The attacks left both countries searching for a response. India has, in a sense, given the militants cover to claim their motive as redress for earlier mistreatment, without mentioning Kashmir. New Delhi insisted this was a terrorist canard—the latest investigations suggest the temple assailants, both Pakistani, had probably arrived by train from Jammu and Kashmir that same afternoon—but it still clouds the picture of the country's enemies and leaves the door open to additional attacks, and potential retaliation. Furthermore, it puts Vajpayee in an increasingly tight spot between the international community and the hard-core elements of his own party, which includes his newly promoted deputy, L.K. Advani.

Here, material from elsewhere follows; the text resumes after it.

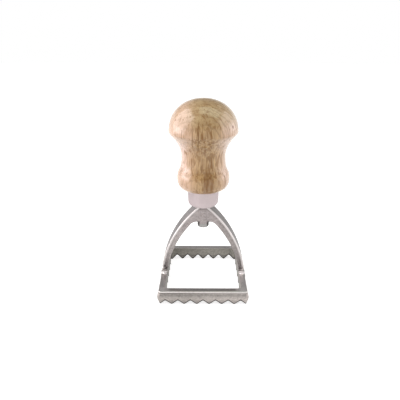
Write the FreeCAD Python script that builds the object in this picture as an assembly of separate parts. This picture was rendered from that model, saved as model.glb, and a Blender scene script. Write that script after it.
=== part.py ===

Pakistan, of course, denied any involvement in the temple attack, but leaders in Islamabad may have welcomed the distraction from problematic upcoming parliamentary elections. The week's events reinforced the notion that India and Pakistan now have common enemies, among them the Pakistani-trained militants who are as offended by India's attempts to impose itself in Kashmir as they are by Islamabad's entreaties to the Western world. And yet both countries continue to blame each other at every possible opportunity, knee-jerk responses that would be tediously predictable if the potential implications weren't so terrifying. The worry is that instead of cracking down on domestic extremists who threaten true progress, what Aqil Shah, an Islamabad political analyst and author, calls a "relentless exchange of accusations" will occasion a return to "the heightened tension of a few months ago." And yet that's where these two leaders who now have so much in common seem to be headed.